## STORED DATA
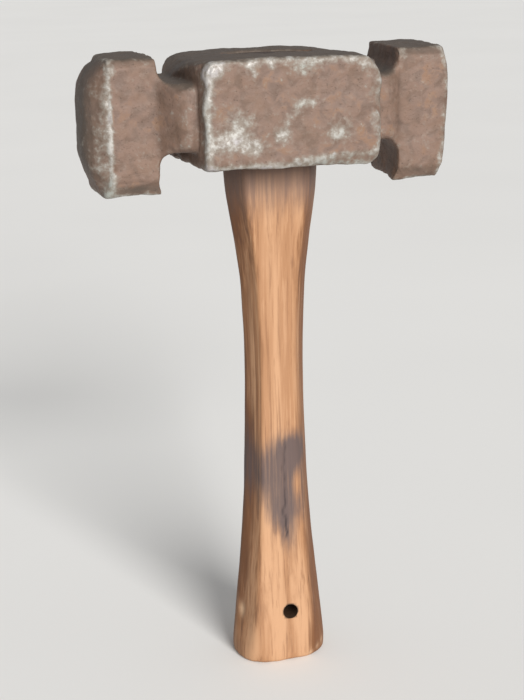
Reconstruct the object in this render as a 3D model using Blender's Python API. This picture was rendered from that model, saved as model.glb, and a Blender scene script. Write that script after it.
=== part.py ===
"""Blacksmith's hammer: a forged steel head on a shaped wooden handle.

The origin is the middle of the butt face. +Z runs up the handle, +X points to the
flat striking face and -Y to the front cheek. All sizes are in metres.
"""
import math

import bmesh
import bpy
from mathutils import Vector

MM = 0.001

# Fit between pieces that touch
FIT_GAP = 0.3 * MM

# Head, measured from the middle of its two polls
HEAD_AXIS_HEIGHT = 227.5 * MM
HEAD_OFFSET = -0.6 * MM
POLL_DEPTH = 38.0 * MM
POLL_HEIGHT = 51.5 * MM
POLL_CORNER = 5.0 * MM
ROUND_POLL_LENGTH = 19.0 * MM
ROUND_FACE_RISE = 9.0 * MM
FLAT_POLL_LENGTH = 19.0 * MM
FLAT_FACE_RISE = 3.4 * MM
FULLER_RADIUS = 6.0 * MM
FULLER_WIDTH = 10.0 * MM
WALL_DRAFT = 0.8 * MM

NECK_DEPTH = 46.0 * MM
NECK_HEIGHT = 25.5 * MM
NECK_RISE = 3.5 * MM
NECK_CORNER = 3.5 * MM

BLOCK_LENGTH = 75.0 * MM
BLOCK_DEPTH = 72.5 * MM
BLOCK_HEIGHT = 40.2 * MM
BLOCK_RISE = 4.6 * MM
BLOCK_CROWN = 2.2 * MM
BLOCK_END_ROUND = 5.0 * MM
BLOCK_FALL = 1.0 * MM
BLOCK_EDGE = 1.6 * MM
SIDE_BULGE = 4.5 * MM

# Eye through the block, oval, waisted at mid height
EYE_LENGTH = 34.0 * MM
EYE_DEPTH = 23.0 * MM
EYE_FLARE = 1.5 * MM

# Handle, widths along X and depths along Y
SHOULDER_LIP = 0.4 * MM
SHOULDER_DROP = 6.0 * MM
THROAT_LENGTH = 25.2 * MM
THROAT_DEPTH = 22.5 * MM
THROAT_HEIGHT = 157.0 * MM
WAIST_LENGTH = 23.6 * MM
WAIST_DEPTH = 22.0 * MM
WAIST_HEIGHT = 118.0 * MM
SWELL_LENGTH = 27.8 * MM
SWELL_DEPTH = 24.5 * MM
SWELL_HEIGHT = 62.0 * MM
BUTT_LENGTH = 38.8 * MM
BUTT_DEPTH = 30.5 * MM
BUTT_HEIGHT = 7.0 * MM
BUTT_EASE = 3.0 * MM
TENON_RECESS = 1.2 * MM
HANG_HOLE_DIAMETER = 6.0 * MM
HANG_HOLE_HEIGHT = 22.0 * MM
HANG_HOLE_OFFSET = 1.5 * MM

# Wedges, each shorter than the eye by a margin at both ends
WOOD_WEDGE_MARGIN = 1.5 * MM
WOOD_WEDGE_DEPTH = 28.0 * MM
WOOD_WEDGE_TOP = 4.0 * MM
WOOD_WEDGE_TIP = 1.2 * MM
STEEL_WEDGE_MARGIN = 4.5 * MM
STEEL_WEDGE_DEPTH = 16.0 * MM
STEEL_WEDGE_TOP = 2.6 * MM
STEEL_WEDGE_TIP = 0.8 * MM
STEEL_WEDGE_SPACING = 15.0 * MM

# Where the block's top is cut to take its crown, as shares of its half length
BLOCK_CROWN_CUTS = (0.25, 0.5, 0.68, 0.8, 0.93)
BLOCK_END_START = 0.78
RIM_ANGLE = math.radians(40)

# Fullness of the curves: a higher power keeps a curve flat for longer
SIDE_POWER = 2.4
NECK_POWER = 4
CROWN_POWER = 3
GRIP_POWER = 2.2

# Where a handle section turns from its flat front to its round side
GRIP_FRONT_SHARE = 0.72
GRIP_SIDE_SHARE = 0.82

# Fineness of the round stretches
CORNER_STEPS = 3
FULLER_STEPS = 5
FACE_STEPS = 5
SIDE_STEPS = 8
EYE_STEPS = 6
OVAL_STEPS = 36
HOLE_STEPS = 24
GRIP_STEPS = 8
GRIP_SIDE_STEPS = 6
GRIP_FRONT_STEPS = 4
EASE_STEPS = 3
HEAD_SMOOTH_ANGLE = math.radians(35)
HANDLE_SMOOTH_ANGLE = math.radians(38)

# Room that a cutter keeps past the surface it goes through
CUT_MARGIN = 4.0 * MM
CUT_TOLERANCE = 0.01 * MM

# Sizes and heights that follow from those above
NECK_BOTTOM = HEAD_AXIS_HEIGHT + NECK_RISE - NECK_HEIGHT / 2
NECK_TOP = NECK_BOTTOM + NECK_HEIGHT
BLOCK_BOTTOM = HEAD_AXIS_HEIGHT + BLOCK_RISE - BLOCK_HEIGHT / 2
BLOCK_TOP = BLOCK_BOTTOM + BLOCK_HEIGHT
TENON_TOP = BLOCK_TOP - TENON_RECESS
SHOULDER_TOP = BLOCK_BOTTOM - FIT_GAP
SHOULDER_LENGTH = EYE_LENGTH + 2 * (EYE_FLARE + SHOULDER_LIP)
SHOULDER_DEPTH = EYE_DEPTH + 2 * (EYE_FLARE + SHOULDER_LIP)
WALL_OFFSET = BLOCK_LENGTH / 2 + FULLER_WIDTH
WOOD_WEDGE_LENGTH = EYE_LENGTH - 2 * WOOD_WEDGE_MARGIN
STEEL_WEDGE_LENGTH = EYE_DEPTH - 2 * STEEL_WEDGE_MARGIN


def clear_scene():
    """Remove whatever the opened file holds."""
    for item in list(bpy.data.objects):
        bpy.data.objects.remove(item, do_unlink=True)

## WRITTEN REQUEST
Give the listing above again, word for word.

## WORKED ANSWER
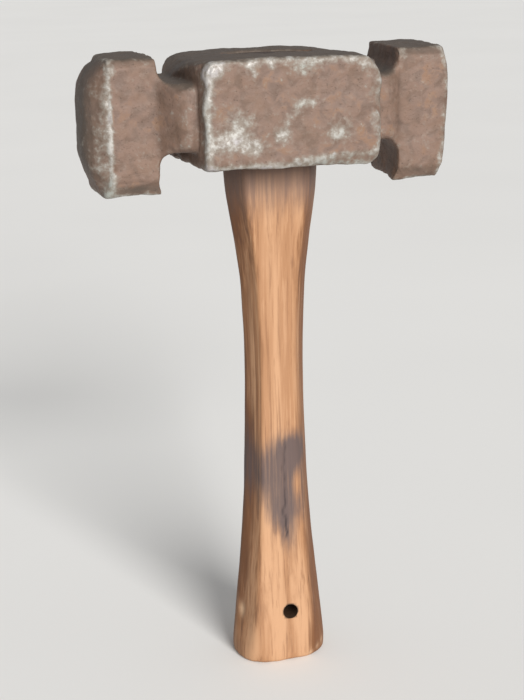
Reconstruct the object in this render as a 3D model using Blender's Python API. This picture was rendered from that model, saved as model.glb, and a Blender scene script. Write that script after it.
=== part.py ===
"""Blacksmith's hammer: a forged steel head on a shaped wooden handle.

The origin is the middle of the butt face. +Z runs up the handle, +X points to the
flat striking face and -Y to the front cheek. All sizes are in metres.
"""
import math

import bmesh
import bpy
from mathutils import Vector

MM = 0.001

# Fit between pieces that touch
FIT_GAP = 0.3 * MM

# Head, measured from the middle of its two polls
HEAD_AXIS_HEIGHT = 227.5 * MM
HEAD_OFFSET = -0.6 * MM
POLL_DEPTH = 38.0 * MM
POLL_HEIGHT = 51.5 * MM
POLL_CORNER = 5.0 * MM
ROUND_POLL_LENGTH = 19.0 * MM
ROUND_FACE_RISE = 9.0 * MM
FLAT_POLL_LENGTH = 19.0 * MM
FLAT_FACE_RISE = 3.4 * MM
FULLER_RADIUS = 6.0 * MM
FULLER_WIDTH = 10.0 * MM
WALL_DRAFT = 0.8 * MM

NECK_DEPTH = 46.0 * MM
NECK_HEIGHT = 25.5 * MM
NECK_RISE = 3.5 * MM
NECK_CORNER = 3.5 * MM

BLOCK_LENGTH = 75.0 * MM
BLOCK_DEPTH = 72.5 * MM
BLOCK_HEIGHT = 40.2 * MM
BLOCK_RISE = 4.6 * MM
BLOCK_CROWN = 2.2 * MM
BLOCK_END_ROUND = 5.0 * MM
BLOCK_FALL = 1.0 * MM
BLOCK_EDGE = 1.6 * MM
SIDE_BULGE = 4.5 * MM

# Eye through the block, oval, waisted at mid height
EYE_LENGTH = 34.0 * MM
EYE_DEPTH = 23.0 * MM
EYE_FLARE = 1.5 * MM

# Handle, widths along X and depths along Y
SHOULDER_LIP = 0.4 * MM
SHOULDER_DROP = 6.0 * MM
THROAT_LENGTH = 25.2 * MM
THROAT_DEPTH = 22.5 * MM
THROAT_HEIGHT = 157.0 * MM
WAIST_LENGTH = 23.6 * MM
WAIST_DEPTH = 22.0 * MM
WAIST_HEIGHT = 118.0 * MM
SWELL_LENGTH = 27.8 * MM
SWELL_DEPTH = 24.5 * MM
SWELL_HEIGHT = 62.0 * MM
BUTT_LENGTH = 38.8 * MM
BUTT_DEPTH = 30.5 * MM
BUTT_HEIGHT = 7.0 * MM
BUTT_EASE = 3.0 * MM
TENON_RECESS = 1.2 * MM
HANG_HOLE_DIAMETER = 6.0 * MM
HANG_HOLE_HEIGHT = 22.0 * MM
HANG_HOLE_OFFSET = 1.5 * MM

# Wedges, each shorter than the eye by a margin at both ends
WOOD_WEDGE_MARGIN = 1.5 * MM
WOOD_WEDGE_DEPTH = 28.0 * MM
WOOD_WEDGE_TOP = 4.0 * MM
WOOD_WEDGE_TIP = 1.2 * MM
STEEL_WEDGE_MARGIN = 4.5 * MM
STEEL_WEDGE_DEPTH = 16.0 * MM
STEEL_WEDGE_TOP = 2.6 * MM
STEEL_WEDGE_TIP = 0.8 * MM
STEEL_WEDGE_SPACING = 15.0 * MM

# Where the block's top is cut to take its crown, as shares of its half length
BLOCK_CROWN_CUTS = (0.25, 0.5, 0.68, 0.8, 0.93)
BLOCK_END_START = 0.78
RIM_ANGLE = math.radians(40)

# Fullness of the curves: a higher power keeps a curve flat for longer
SIDE_POWER = 2.4
NECK_POWER = 4
CROWN_POWER = 3
GRIP_POWER = 2.2

# Where a handle section turns from its flat front to its round side
GRIP_FRONT_SHARE = 0.72
GRIP_SIDE_SHARE = 0.82

# Fineness of the round stretches
CORNER_STEPS = 3
FULLER_STEPS = 5
FACE_STEPS = 5
SIDE_STEPS = 8
EYE_STEPS = 6
OVAL_STEPS = 36
HOLE_STEPS = 24
GRIP_STEPS = 8
GRIP_SIDE_STEPS = 6
GRIP_FRONT_STEPS = 4
EASE_STEPS = 3
HEAD_SMOOTH_ANGLE = math.radians(35)
HANDLE_SMOOTH_ANGLE = math.radians(38)

# Room that a cutter keeps past the surface it goes through
CUT_MARGIN = 4.0 * MM
CUT_TOLERANCE = 0.01 * MM

# Sizes and heights that follow from those above
NECK_BOTTOM = HEAD_AXIS_HEIGHT + NECK_RISE - NECK_HEIGHT / 2
NECK_TOP = NECK_BOTTOM + NECK_HEIGHT
BLOCK_BOTTOM = HEAD_AXIS_HEIGHT + BLOCK_RISE - BLOCK_HEIGHT / 2
BLOCK_TOP = BLOCK_BOTTOM + BLOCK_HEIGHT
TENON_TOP = BLOCK_TOP - TENON_RECESS
SHOULDER_TOP = BLOCK_BOTTOM - FIT_GAP
SHOULDER_LENGTH = EYE_LENGTH + 2 * (EYE_FLARE + SHOULDER_LIP)
SHOULDER_DEPTH = EYE_DEPTH + 2 * (EYE_FLARE + SHOULDER_LIP)
WALL_OFFSET = BLOCK_LENGTH / 2 + FULLER_WIDTH
WOOD_WEDGE_LENGTH = EYE_LENGTH - 2 * WOOD_WEDGE_MARGIN
STEEL_WEDGE_LENGTH = EYE_DEPTH - 2 * STEEL_WEDGE_MARGIN


def clear_scene():
    """Remove whatever the opened file holds."""
    for item in list(bpy.data.objects):
        bpy.data.objects.remove(item, do_unlink=True)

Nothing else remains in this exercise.